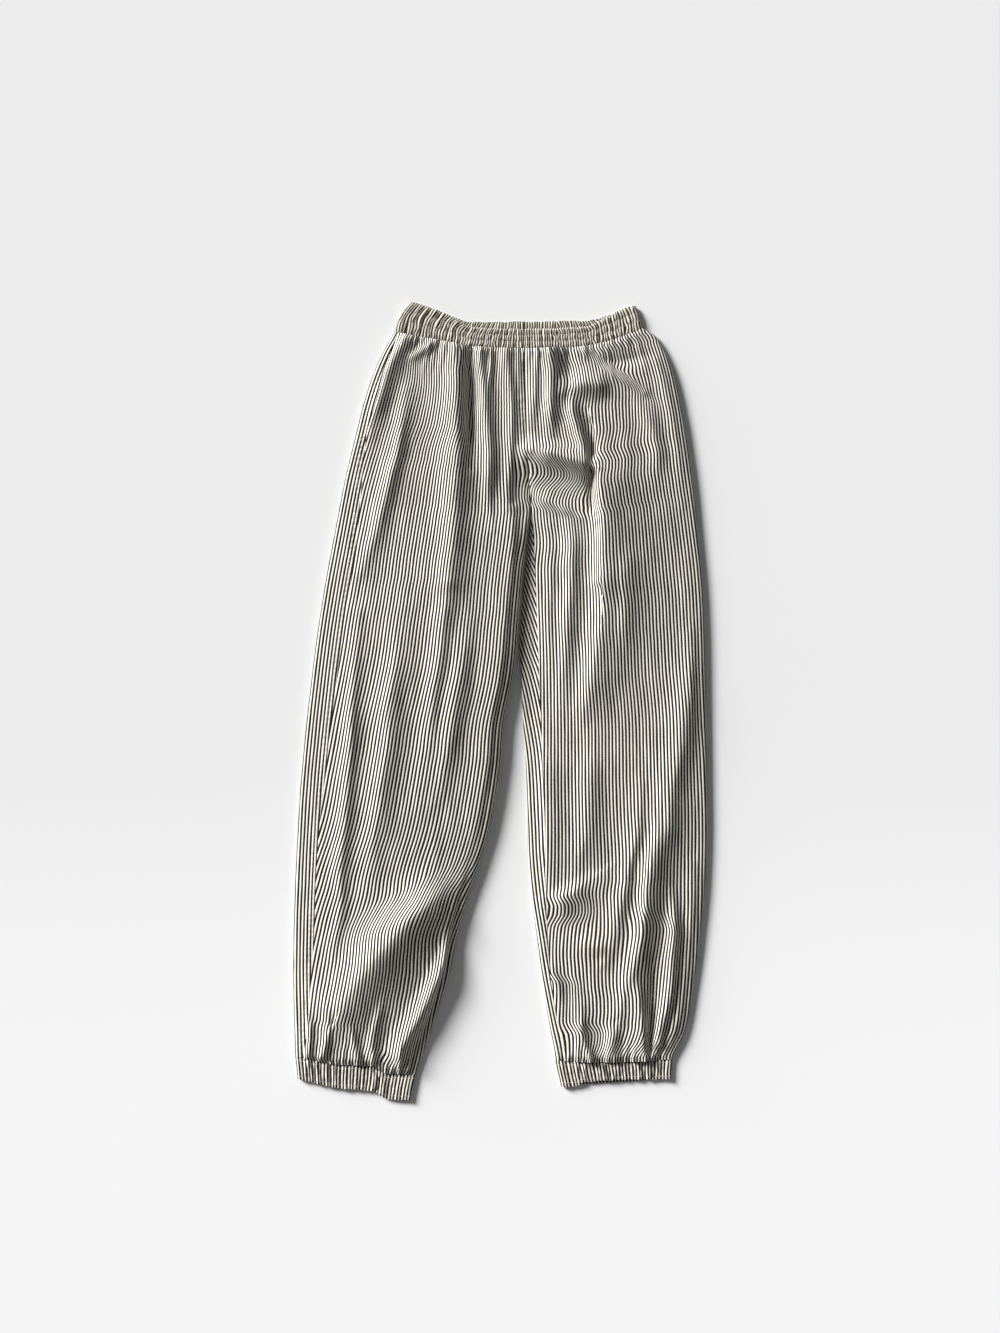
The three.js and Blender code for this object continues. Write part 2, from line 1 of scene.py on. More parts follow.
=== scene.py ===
"""Corduroy pull-on trousers laid flat, front side up, dressed over their CAD frame.

Sizes in the tables are millimetres in the frame's axes: +X to the wearer's left, +Y to the waist,
+Z up from the floor. Right and left are the wearer's. Meshes are turned to metres as they are made.
"""

import logging
from collections.abc import Callable
from dataclasses import dataclass, field
from enum import Enum
from functools import cached_property
from math import pi, radians

import bpy
import numpy as np
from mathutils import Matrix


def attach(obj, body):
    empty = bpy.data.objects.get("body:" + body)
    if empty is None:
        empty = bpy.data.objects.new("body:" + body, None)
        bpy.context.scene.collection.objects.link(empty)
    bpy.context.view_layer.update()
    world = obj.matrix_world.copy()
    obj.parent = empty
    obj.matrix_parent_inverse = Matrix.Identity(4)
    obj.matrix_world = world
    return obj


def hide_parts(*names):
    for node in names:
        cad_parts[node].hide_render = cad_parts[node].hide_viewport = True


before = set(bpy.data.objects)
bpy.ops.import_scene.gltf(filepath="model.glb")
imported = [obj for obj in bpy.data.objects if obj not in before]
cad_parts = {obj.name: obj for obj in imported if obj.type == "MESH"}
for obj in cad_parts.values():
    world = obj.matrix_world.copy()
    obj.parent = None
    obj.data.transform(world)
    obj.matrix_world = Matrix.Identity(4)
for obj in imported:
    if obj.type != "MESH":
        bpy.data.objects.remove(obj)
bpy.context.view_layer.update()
LOG = logging.getLogger("trousers")

Array = np.ndarray
Color = tuple[float, float, float]
Socket = bpy.types.NodeSocket
MM = 0.001

# Cloth: walls of the panels, the waistband, the cuffs and the pocket, the gap at a seam, the least
# height of the top cloth, and how far in from a leg's outer and inner edge its folds are full
CLOTH = 1.0
BAND_CLOTH = 2.2
CUFF_CLOTH = 1.6
FACING_CLOTH = 0.8
SEAM_GAP = 0.12
LEAST_TOP = 4.0
EDGE_FADE = 15.0
INNER_FADE = 9.0

# Crotch: where the legs part, how far above it the cloth begins to turn down and the legs to part,
# over what length below it the inseam turns under, and how far the cloth reaches under a leg at
# the inseam and the side seam
CROTCH_Y = 241.0
CLOSING = 21.0
PARTING = 48.0
INSEAM_TURN = 60.0
INSEAM_UNDER = 9.0
SIDE_SEAM_UNDER = 14.0

# Stripes: one cream wale and one dark furrow, measured across the flat cloth
STRIPE_PITCH = 4.3
UV_UNIT = 100.0

# Ending of a cloth piece's name, after its CAD node, and how sharp an edge of its wall stays
SUFFIX = "_cloth"
RIM_ANGLE = radians(55.0)


def smooth(value: Array) -> Array:
    """Ease a share from nought to one.

    Args:
        value: Shares, which may lie outside the range.

    Returns:
        The eased shares, between nought and one.
    """
    t = np.clip(value, 0.0, 1.0)
    return t * t * (3.0 - 2.0 * t)


def mix(first: Array, second: Array, share: Array) -> Array:
    """Return the value a share of the way from the first to the second."""
    return first + (second - first) * share


class Track:
    """A smooth line through the rows of a table, level past both ends."""

    def __init__(self, places: list[float], values: list[float]) -> None:
        """Keep the rows in rising order, with a slope for each.

        Args:
            places: The table's first column.
            values: The column that this line follows.
        """
        order = np.argsort(places)
        self.places = np.array(places, float)[order]
        self.values = np.array(values, float)[order]
        before = np.r_[0, np.arange(len(order) - 1)]
        after = np.r_[np.arange(1, len(order)), len(order) - 1]
        run = self.places[after] - self.places[before]
        self.slopes = (self.values[after] - self.values[before]) / run

    def __call__(self, at: Array) -> Array:
        """Read the line.

        Args:
            at: Places along the table's first column.

        Returns:
            The values there.
        """
        at = np.clip(at, self.places[0], self.places[-1])
        i = np.clip(np.searchsorted(self.places, at, side="right") - 1, 0, len(self.places) - 2)
        span = self.places[i + 1] - self.places[i]
        t = (at - self.places[i]) / span
        rise = (1.0 - t) ** 2
        fall = t * t
        start = self.values[i] * rise * (1.0 + 2.0 * t) + self.slopes[i] * span * t * rise
        end = self.values[i + 1] * fall * (3.0 - 2.0 * t) - self.slopes[i + 1] * span * fall * (1.0 - t)
        return start + end


def table(names: list[str], rows: list[tuple[float, ...]]) -> dict[str, Track]:
    """Turn a table into a smooth line for each column after its first.

    Args:
        names: Column names; the first is the place.
        rows: One tuple for each section.

    Returns:
        The lines by column name.
    """
    columns = list(zip(*rows))
    return {name: Track(columns[0], columns[k + 1]) for k, name in enumerate(names[1:])}


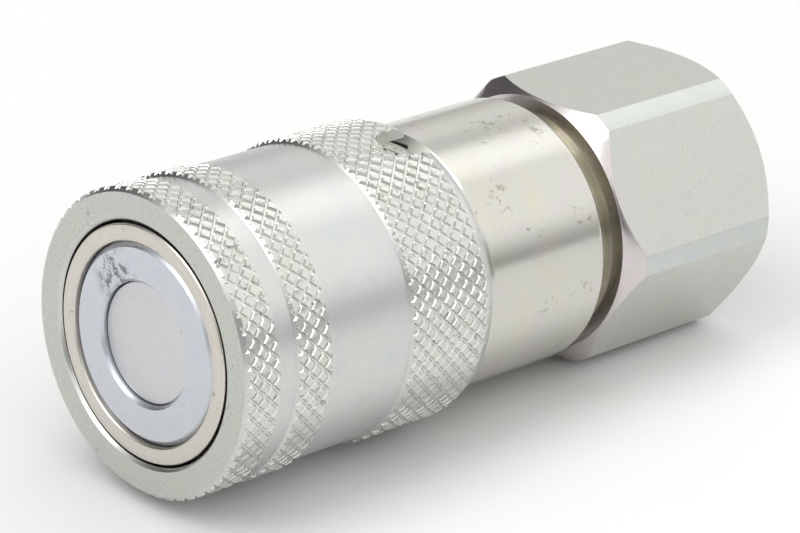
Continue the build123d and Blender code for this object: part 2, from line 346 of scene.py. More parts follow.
def locking_sleeve(face, knurl, band):
    """Smooth turned surfaces joined to three knurled bands, then notched twice at the rear."""
    rim = KNURL_R - FRONT_CHAMFER
    bands = [
        (
            [(SLEEVE_FRONT + FRONT_CHAMFER, 45, rim - FLOOR_R)],
            [(-68.636, INNER_CHAMFER, CHAMFER_FOOT)],
        ),
        (
            [(-65.964, INNER_CHAMFER, CHAMFER_FOOT)],
            [(-62.186, INNER_CHAMFER, CHAMFER_FOOT)],
        ),
        (
            [(-51.464, INNER_CHAMFER, CHAMFER_FOOT)],
            [(-42.4, 20, CHAMFER_FOOT - 0.6), (REAR_KNURL_END, REAR_CONE, CHAMFER_FOOT - REAR_DROP)],
        ),
    ]
    bm = bmesh.new()
    spun(bm, [(-68.28, BAND_R), (-66.32, BAND_R)], closed=False)
    spun(bm, [(-61.83, BAND_R), (-51.82, BAND_R)], closed=False)
    rear_foot = REAR_KNURL_END + (KNURL_R - BAND_R + REAR_DROP) / math.tan(math.radians(REAR_CONE))
    spun(bm, [
        (rear_foot + 0.02, BAND_R - 0.57), (SLEEVE_REAR, CHAMBER_R + 0.35), (SLEEVE_REAR, CHAMBER_R),
        (LAND_REAR, CHAMBER_R), (LAND_REAR, LAND_R), (LAND_FRONT, LAND_R), (LAND_FRONT, RECESS_R),
        (-69.1, RECESS_R), (LIP_REAR, LIP_R), (SLEEVE_FRONT + LIP_CHAMFER, LIP_R),
        (SLEEVE_FRONT, LIP_R + LIP_CHAMFER), (SLEEVE_FRONT, rim - 0.05),
    ], closed=False)
    clean(bm)
    soften(bm, 0.04)
    for front_cuts, rear_cuts in bands:
        add_mesh(bm, knurled_band(front_cuts, rear_cuts))
    # Where a smooth surface meets a knurled band: x and the radii on either side.
    joins = [
        (SLEEVE_FRONT, rim - 0.2, rim + 0.2), (-68.3, 14.6, 15.0), (-66.3, 14.6, 15.0),
        (-61.85, 14.6, 15.0), (-51.8, 14.6, 15.0), (rear_foot, 14.0, 14.5),
    ]
    for x, low_r, high_r in joins:
        bmesh.ops.bridge_loops(bm, edges=loop_edges(bm, x, low_r, high_r))
    clean(bm)
    end = SLEEVE_REAR - NOTCH_DEPTH + NOTCH_HALF
    turns = (NOTCH_ANGLE, NOTCH_ANGLE + 180)
    bm = cut_with(bm, [rod(NOTCH_HALF, 12.0, 17.0, turn, end, reach=6.0) for turn in turns])
    # The knurl is number 1 already; the rest is the flat front face or a smooth surface.
    for f in bm.faces:
        if f.material_index != 1:
            on_face = f.normal.x < -0.9 and f.calc_center_median().x < SLEEVE_FRONT + 0.05
            f.material_index = 0 if on_face else 2
    materials = [face, knurl, band]
    return finished(bm, "knurled_sleeve", "locking_sleeve", "sleeve", materials)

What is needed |
Search the data for "imported". Copy every matching line.

Solution to the exercise |
imported = [obj for obj in bpy.data.objects if obj not in before]
cad_parts = {obj.name: obj for obj in imported if obj.type == "MESH"}
for obj in imported:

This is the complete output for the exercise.